[BEGIN]

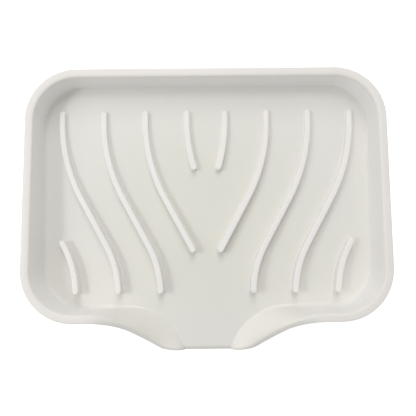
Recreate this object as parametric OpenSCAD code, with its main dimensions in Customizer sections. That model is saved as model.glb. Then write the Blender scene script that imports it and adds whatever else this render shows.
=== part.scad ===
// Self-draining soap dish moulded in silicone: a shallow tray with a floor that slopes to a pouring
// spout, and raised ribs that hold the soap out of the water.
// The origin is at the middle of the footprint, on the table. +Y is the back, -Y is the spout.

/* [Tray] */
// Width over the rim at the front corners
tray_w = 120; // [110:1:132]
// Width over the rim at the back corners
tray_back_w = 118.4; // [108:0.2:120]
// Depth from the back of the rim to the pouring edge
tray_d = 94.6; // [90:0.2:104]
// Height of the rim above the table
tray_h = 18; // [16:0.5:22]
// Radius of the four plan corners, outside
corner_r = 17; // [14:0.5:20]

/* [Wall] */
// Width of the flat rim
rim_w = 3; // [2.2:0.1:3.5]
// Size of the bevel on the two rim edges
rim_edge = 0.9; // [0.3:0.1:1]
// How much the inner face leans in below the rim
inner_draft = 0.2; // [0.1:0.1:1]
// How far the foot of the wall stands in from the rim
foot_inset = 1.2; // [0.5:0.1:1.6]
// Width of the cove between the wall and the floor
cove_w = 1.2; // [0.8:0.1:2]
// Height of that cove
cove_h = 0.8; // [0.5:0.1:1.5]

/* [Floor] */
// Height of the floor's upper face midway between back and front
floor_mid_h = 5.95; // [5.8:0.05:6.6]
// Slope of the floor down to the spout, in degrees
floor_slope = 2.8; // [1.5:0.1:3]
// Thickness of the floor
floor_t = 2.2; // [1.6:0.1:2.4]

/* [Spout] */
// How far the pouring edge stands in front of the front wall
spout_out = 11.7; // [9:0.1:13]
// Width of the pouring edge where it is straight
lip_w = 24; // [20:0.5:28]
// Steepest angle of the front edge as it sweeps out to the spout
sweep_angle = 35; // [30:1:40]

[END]

Set task:
Quote each line above in full, word for word.

Output for this task:
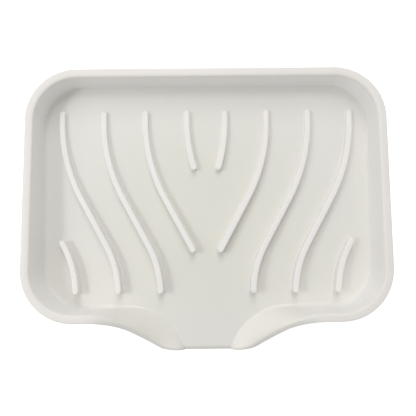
Recreate this object as parametric OpenSCAD code, with its main dimensions in Customizer sections. That model is saved as model.glb. Then write the Blender scene script that imports it and adds whatever else this render shows.
=== part.scad ===
// Self-draining soap dish moulded in silicone: a shallow tray with a floor that slopes to a pouring
// spout, and raised ribs that hold the soap out of the water.
// The origin is at the middle of the footprint, on the table. +Y is the back, -Y is the spout.

/* [Tray] */
// Width over the rim at the front corners
tray_w = 120; // [110:1:132]
// Width over the rim at the back corners
tray_back_w = 118.4; // [108:0.2:120]
// Depth from the back of the rim to the pouring edge
tray_d = 94.6; // [90:0.2:104]
// Height of the rim above the table
tray_h = 18; // [16:0.5:22]
// Radius of the four plan corners, outside
corner_r = 17; // [14:0.5:20]

/* [Wall] */
// Width of the flat rim
rim_w = 3; // [2.2:0.1:3.5]
// Size of the bevel on the two rim edges
rim_edge = 0.9; // [0.3:0.1:1]
// How much the inner face leans in below the rim
inner_draft = 0.2; // [0.1:0.1:1]
// How far the foot of the wall stands in from the rim
foot_inset = 1.2; // [0.5:0.1:1.6]
// Width of the cove between the wall and the floor
cove_w = 1.2; // [0.8:0.1:2]
// Height of that cove
cove_h = 0.8; // [0.5:0.1:1.5]

/* [Floor] */
// Height of the floor's upper face midway between back and front
floor_mid_h = 5.95; // [5.8:0.05:6.6]
// Slope of the floor down to the spout, in degrees
floor_slope = 2.8; // [1.5:0.1:3]
// Thickness of the floor
floor_t = 2.2; // [1.6:0.1:2.4]

/* [Spout] */
// How far the pouring edge stands in front of the front wall
spout_out = 11.7; // [9:0.1:13]
// Width of the pouring edge where it is straight
lip_w = 24; // [20:0.5:28]
// Steepest angle of the front edge as it sweeps out to the spout
sweep_angle = 35; // [30:1:40]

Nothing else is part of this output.